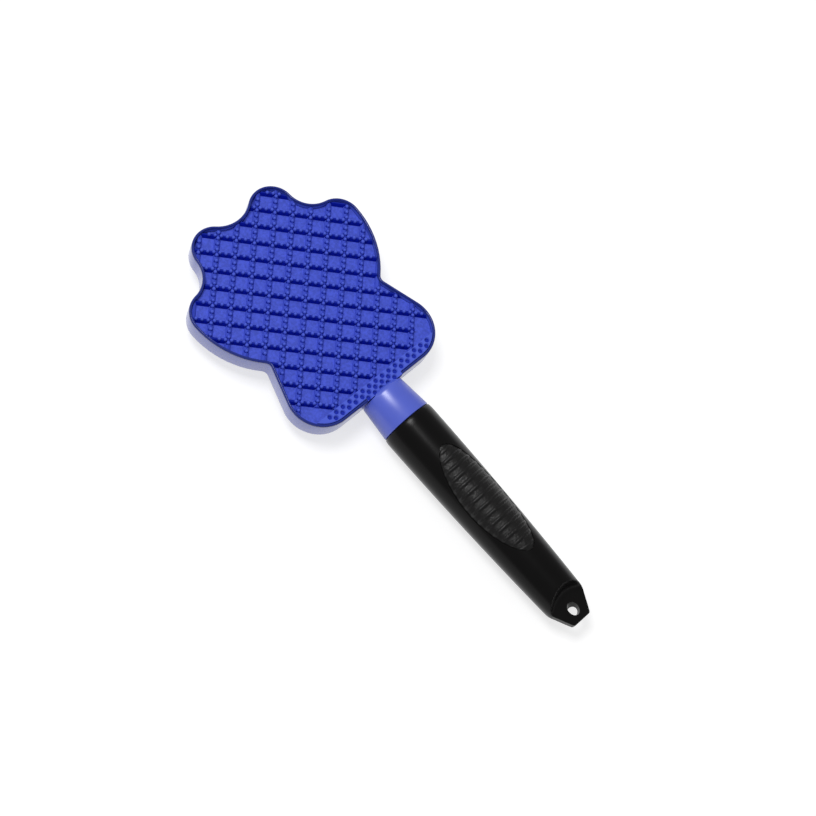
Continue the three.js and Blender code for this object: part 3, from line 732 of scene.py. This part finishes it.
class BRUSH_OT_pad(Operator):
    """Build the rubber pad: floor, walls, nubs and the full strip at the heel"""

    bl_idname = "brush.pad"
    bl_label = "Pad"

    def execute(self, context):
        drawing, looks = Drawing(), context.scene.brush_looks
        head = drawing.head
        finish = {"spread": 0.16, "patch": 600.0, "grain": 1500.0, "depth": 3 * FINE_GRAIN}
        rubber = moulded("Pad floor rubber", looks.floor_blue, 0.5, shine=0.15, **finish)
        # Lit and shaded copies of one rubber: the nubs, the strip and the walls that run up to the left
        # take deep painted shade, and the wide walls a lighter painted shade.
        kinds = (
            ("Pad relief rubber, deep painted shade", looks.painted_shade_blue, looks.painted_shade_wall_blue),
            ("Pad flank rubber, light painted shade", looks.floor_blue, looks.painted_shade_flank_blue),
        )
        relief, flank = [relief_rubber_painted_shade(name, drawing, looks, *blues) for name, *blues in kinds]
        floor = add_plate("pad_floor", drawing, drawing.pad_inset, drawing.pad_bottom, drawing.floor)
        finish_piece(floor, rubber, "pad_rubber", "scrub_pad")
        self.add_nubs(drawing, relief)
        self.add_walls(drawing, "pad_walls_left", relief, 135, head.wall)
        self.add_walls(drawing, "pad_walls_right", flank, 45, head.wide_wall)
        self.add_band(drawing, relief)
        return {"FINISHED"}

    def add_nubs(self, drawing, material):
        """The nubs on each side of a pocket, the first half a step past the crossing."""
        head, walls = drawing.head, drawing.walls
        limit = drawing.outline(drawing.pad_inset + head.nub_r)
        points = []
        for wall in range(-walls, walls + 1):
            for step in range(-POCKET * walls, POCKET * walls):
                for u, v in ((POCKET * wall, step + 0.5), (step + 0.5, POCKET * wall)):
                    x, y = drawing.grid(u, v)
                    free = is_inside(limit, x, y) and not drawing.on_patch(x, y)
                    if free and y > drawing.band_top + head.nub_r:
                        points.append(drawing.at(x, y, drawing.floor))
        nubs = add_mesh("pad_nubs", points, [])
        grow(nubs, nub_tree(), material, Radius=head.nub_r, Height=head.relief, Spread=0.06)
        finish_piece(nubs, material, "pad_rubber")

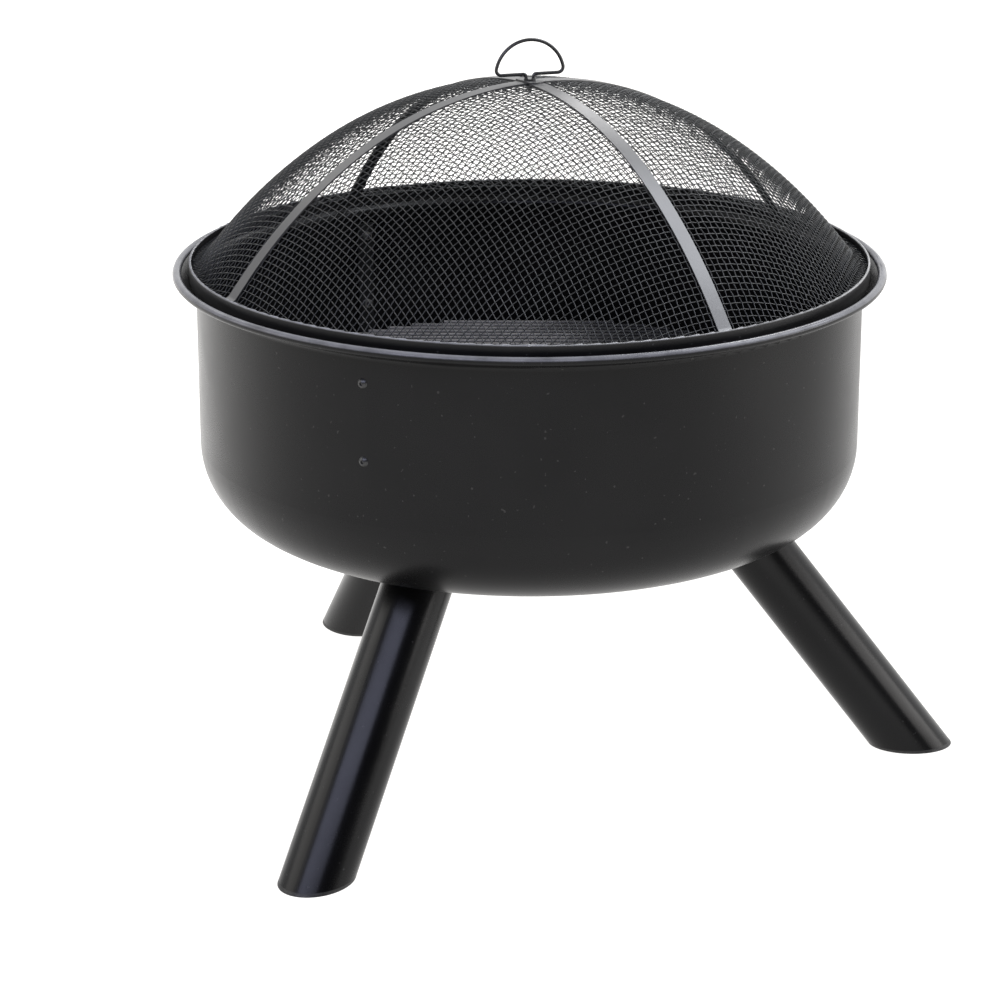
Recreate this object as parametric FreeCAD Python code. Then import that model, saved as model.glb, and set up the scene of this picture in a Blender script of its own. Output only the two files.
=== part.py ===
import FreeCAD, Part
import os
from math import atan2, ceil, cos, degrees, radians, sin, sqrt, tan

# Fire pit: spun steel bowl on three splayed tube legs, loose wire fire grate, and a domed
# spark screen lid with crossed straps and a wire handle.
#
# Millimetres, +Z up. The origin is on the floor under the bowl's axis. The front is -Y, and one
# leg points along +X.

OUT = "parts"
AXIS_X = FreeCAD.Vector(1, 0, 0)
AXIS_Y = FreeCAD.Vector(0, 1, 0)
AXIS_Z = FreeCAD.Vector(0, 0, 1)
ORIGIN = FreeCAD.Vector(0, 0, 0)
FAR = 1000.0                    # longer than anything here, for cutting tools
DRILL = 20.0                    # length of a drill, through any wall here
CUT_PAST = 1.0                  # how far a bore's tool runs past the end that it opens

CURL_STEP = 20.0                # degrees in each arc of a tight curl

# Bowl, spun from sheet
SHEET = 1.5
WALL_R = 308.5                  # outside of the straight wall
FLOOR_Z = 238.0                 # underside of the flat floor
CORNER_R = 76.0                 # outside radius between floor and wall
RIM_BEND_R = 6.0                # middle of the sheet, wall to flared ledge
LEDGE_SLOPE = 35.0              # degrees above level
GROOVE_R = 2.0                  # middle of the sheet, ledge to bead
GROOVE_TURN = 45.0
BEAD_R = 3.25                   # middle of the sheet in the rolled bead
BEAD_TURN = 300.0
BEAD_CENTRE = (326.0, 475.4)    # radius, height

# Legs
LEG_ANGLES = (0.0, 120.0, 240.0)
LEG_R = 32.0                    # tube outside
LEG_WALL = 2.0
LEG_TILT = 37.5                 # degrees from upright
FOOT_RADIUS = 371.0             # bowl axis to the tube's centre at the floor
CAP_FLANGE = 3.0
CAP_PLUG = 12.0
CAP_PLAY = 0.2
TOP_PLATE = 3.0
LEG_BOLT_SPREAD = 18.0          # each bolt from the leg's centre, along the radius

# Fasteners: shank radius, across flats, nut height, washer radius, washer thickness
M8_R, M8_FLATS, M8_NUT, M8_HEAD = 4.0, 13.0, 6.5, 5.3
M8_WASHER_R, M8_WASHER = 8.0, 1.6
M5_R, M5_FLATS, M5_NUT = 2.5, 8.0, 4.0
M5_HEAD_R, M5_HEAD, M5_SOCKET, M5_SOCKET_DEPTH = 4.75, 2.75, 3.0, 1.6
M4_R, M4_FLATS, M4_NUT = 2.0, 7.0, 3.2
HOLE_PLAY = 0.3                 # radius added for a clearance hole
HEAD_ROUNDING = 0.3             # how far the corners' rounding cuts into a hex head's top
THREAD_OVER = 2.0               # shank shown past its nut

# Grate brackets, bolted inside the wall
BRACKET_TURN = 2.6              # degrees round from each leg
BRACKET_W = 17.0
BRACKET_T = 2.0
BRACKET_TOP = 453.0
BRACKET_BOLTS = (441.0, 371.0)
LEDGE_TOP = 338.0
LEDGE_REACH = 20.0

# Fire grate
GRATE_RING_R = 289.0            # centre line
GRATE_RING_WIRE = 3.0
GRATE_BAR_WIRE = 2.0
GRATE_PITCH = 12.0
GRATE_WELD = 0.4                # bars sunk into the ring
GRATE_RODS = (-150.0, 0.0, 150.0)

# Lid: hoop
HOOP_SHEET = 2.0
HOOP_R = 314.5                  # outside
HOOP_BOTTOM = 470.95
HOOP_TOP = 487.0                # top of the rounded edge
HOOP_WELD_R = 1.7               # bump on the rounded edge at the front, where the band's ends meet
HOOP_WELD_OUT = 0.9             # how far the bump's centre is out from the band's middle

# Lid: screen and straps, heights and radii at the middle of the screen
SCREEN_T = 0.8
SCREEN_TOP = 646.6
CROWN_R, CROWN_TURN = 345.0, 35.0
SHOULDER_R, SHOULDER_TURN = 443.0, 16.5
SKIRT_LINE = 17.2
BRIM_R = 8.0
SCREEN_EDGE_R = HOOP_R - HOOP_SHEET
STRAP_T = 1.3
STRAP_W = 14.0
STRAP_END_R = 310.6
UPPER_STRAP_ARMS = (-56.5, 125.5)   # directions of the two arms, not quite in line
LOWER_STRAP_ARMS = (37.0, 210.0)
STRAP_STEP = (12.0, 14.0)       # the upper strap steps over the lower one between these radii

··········

Task
Using the listing, copy every line where the word "this" shows up.

Response below
Continue the three.js and Blender code for this object: part 3, from line 732 of scene.py. This part finishes it.
Recreate this object as parametric FreeCAD Python code. Then import that model, saved as model.glb, and set up the scene of this picture in a Blender script of its own. Output only the two files.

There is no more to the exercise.